### [Problem details]
Below are records; state how many of their lines hold the word "with", and give only the figure.

### [Supplied material]

>>>>

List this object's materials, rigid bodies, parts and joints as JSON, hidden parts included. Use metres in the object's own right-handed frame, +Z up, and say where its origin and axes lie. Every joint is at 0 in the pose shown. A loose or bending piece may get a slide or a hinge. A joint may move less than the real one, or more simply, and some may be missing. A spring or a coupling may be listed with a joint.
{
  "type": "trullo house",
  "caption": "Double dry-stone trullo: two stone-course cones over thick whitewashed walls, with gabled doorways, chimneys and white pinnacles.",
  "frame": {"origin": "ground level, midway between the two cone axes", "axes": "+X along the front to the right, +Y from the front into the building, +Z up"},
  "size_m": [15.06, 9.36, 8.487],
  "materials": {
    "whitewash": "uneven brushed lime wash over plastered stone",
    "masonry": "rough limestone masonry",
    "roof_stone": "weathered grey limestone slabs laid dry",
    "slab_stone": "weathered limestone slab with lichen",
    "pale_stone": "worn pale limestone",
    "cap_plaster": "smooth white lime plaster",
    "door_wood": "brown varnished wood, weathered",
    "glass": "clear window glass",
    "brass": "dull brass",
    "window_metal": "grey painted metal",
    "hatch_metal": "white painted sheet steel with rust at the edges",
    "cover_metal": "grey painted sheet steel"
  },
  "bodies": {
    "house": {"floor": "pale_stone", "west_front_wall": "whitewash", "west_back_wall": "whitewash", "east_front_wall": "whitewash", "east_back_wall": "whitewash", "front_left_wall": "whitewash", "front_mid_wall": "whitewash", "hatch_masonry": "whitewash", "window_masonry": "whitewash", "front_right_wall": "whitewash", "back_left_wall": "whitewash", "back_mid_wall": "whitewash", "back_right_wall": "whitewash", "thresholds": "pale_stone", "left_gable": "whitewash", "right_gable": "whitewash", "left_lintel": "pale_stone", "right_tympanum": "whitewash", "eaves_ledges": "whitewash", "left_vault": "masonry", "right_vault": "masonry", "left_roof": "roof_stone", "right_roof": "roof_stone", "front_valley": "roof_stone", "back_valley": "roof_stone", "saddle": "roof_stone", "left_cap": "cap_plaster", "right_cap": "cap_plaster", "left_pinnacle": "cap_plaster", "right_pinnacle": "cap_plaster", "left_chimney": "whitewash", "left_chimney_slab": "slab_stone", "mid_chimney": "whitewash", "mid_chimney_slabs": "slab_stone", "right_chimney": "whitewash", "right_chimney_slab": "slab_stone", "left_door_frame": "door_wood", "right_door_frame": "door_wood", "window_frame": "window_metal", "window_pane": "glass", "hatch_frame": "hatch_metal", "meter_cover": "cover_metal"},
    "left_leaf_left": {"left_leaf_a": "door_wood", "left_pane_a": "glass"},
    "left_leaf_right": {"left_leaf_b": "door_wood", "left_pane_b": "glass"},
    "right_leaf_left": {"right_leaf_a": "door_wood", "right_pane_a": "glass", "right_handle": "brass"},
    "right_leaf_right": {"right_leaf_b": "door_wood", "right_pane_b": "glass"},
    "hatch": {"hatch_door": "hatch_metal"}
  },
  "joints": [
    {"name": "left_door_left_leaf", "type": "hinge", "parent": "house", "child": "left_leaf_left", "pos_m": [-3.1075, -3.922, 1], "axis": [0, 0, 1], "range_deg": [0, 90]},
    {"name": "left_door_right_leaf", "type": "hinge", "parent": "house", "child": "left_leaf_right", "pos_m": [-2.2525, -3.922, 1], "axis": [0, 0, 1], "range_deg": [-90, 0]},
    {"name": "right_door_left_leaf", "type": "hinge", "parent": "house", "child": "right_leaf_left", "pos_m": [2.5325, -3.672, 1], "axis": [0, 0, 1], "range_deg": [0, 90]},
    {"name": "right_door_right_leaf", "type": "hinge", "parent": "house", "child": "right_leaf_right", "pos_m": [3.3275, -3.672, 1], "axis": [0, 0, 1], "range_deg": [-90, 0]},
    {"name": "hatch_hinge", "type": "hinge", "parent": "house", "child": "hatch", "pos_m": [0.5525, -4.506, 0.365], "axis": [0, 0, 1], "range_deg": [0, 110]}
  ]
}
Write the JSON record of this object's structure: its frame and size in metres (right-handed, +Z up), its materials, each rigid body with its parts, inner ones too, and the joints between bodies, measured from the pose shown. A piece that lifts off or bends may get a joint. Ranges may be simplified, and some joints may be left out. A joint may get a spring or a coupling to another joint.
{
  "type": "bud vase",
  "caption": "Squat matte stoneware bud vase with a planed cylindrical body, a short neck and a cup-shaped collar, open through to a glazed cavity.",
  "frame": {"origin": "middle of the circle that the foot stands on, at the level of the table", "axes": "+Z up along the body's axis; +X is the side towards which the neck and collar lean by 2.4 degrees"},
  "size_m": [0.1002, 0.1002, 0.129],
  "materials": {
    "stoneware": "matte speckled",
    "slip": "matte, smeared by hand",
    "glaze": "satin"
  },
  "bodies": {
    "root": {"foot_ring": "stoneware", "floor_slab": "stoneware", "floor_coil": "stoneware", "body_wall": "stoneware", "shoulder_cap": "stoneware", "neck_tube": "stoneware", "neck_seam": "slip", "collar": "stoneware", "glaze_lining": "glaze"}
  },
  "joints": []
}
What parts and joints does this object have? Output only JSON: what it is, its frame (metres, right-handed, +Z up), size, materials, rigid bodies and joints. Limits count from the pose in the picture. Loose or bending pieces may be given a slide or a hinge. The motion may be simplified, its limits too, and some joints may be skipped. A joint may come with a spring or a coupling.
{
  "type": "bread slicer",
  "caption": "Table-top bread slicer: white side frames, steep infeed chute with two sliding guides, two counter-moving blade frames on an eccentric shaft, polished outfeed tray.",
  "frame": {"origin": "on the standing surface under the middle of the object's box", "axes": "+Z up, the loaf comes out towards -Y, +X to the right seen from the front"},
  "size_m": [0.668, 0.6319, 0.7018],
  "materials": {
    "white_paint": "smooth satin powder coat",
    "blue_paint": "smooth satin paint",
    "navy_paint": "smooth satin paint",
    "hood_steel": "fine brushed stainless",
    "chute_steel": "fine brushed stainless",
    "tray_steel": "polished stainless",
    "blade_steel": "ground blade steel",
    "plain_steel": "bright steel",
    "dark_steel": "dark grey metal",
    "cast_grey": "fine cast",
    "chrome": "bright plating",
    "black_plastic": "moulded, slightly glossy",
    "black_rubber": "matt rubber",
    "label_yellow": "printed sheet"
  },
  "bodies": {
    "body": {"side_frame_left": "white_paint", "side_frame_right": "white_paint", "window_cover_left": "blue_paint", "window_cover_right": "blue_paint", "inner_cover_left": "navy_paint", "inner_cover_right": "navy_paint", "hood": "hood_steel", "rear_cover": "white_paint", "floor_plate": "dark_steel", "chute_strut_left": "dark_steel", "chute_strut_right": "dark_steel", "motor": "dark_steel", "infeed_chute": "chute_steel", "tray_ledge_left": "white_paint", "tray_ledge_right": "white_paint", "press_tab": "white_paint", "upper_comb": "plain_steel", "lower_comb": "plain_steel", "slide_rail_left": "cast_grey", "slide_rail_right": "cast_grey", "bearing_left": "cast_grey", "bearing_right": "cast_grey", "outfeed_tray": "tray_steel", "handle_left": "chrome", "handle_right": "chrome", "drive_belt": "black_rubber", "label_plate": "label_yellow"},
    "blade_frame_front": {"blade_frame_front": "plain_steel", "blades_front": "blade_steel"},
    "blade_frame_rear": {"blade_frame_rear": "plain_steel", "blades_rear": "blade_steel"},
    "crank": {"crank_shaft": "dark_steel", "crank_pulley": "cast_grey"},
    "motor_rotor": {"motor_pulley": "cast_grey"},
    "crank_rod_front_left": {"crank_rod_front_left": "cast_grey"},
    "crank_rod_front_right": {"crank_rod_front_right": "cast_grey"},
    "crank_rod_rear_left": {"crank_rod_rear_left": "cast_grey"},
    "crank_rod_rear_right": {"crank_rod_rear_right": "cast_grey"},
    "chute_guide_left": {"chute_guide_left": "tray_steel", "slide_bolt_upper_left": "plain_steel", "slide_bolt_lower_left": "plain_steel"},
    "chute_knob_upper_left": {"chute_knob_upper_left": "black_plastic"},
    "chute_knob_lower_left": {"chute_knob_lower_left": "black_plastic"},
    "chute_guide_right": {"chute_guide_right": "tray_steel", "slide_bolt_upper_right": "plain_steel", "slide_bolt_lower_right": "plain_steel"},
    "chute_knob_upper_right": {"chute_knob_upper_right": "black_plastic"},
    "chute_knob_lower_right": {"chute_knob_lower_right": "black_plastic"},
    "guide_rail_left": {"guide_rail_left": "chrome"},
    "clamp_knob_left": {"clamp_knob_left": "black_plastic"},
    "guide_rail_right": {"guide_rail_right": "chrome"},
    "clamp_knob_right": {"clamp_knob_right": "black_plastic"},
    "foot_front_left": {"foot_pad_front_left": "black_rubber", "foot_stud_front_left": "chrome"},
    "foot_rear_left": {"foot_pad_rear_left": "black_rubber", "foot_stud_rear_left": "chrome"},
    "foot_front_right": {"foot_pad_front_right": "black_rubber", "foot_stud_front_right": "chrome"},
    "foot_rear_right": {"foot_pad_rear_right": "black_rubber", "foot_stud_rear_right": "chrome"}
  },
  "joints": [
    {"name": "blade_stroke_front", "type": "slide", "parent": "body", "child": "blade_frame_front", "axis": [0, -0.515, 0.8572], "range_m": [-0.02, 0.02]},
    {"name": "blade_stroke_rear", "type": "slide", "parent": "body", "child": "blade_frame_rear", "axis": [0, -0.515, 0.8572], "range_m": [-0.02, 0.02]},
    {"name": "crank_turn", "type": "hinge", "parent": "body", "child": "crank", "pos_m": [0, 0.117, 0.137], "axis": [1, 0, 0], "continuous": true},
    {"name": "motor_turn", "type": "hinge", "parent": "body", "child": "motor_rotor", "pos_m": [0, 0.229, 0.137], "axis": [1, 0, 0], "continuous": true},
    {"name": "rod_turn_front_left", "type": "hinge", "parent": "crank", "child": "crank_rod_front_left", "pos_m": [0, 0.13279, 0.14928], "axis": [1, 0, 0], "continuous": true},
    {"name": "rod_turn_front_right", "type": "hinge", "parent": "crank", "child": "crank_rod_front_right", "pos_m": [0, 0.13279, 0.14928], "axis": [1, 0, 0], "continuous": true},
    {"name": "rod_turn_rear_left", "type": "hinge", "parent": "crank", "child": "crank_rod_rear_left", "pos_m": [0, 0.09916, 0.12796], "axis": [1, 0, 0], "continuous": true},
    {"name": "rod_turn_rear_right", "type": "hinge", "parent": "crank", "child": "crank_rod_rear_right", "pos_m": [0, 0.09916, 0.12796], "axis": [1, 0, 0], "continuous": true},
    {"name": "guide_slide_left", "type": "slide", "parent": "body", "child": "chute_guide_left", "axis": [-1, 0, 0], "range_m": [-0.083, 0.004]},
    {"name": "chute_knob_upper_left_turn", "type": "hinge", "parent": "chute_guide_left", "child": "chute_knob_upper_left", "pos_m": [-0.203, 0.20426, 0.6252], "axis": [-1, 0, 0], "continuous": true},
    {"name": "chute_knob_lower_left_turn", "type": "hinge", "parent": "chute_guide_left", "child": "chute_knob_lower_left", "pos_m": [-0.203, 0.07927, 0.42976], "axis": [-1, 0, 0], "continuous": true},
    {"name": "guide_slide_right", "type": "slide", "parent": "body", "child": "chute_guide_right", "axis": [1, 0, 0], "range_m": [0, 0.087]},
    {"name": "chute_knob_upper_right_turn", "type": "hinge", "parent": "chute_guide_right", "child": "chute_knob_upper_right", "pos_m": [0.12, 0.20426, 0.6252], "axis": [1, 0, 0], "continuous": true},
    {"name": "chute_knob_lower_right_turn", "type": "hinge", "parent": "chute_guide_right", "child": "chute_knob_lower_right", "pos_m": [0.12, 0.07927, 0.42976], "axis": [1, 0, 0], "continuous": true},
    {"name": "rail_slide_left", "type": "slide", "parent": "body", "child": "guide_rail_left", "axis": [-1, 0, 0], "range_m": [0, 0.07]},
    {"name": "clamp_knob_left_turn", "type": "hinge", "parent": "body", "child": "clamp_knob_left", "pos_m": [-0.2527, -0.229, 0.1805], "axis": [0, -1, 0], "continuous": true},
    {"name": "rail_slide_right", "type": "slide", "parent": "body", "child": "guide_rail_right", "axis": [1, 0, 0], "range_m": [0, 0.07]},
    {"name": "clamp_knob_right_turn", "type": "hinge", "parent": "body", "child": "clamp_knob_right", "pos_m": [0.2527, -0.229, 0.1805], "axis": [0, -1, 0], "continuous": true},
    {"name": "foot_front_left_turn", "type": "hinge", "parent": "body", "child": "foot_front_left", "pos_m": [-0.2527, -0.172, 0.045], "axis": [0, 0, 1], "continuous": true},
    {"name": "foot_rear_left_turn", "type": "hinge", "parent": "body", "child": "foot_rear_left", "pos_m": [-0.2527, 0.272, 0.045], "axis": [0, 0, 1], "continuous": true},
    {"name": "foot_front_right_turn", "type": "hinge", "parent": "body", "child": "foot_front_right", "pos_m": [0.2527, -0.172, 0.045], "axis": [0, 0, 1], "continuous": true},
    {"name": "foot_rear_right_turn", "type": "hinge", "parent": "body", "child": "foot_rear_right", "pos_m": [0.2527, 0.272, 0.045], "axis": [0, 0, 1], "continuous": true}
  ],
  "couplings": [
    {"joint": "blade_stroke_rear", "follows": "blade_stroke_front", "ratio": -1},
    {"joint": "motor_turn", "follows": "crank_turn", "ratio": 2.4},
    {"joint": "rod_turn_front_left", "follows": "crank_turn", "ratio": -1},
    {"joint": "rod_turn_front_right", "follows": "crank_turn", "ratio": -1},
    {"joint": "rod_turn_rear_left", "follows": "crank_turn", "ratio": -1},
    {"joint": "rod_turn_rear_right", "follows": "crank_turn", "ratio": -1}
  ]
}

<<<<

### [Exercise response]
8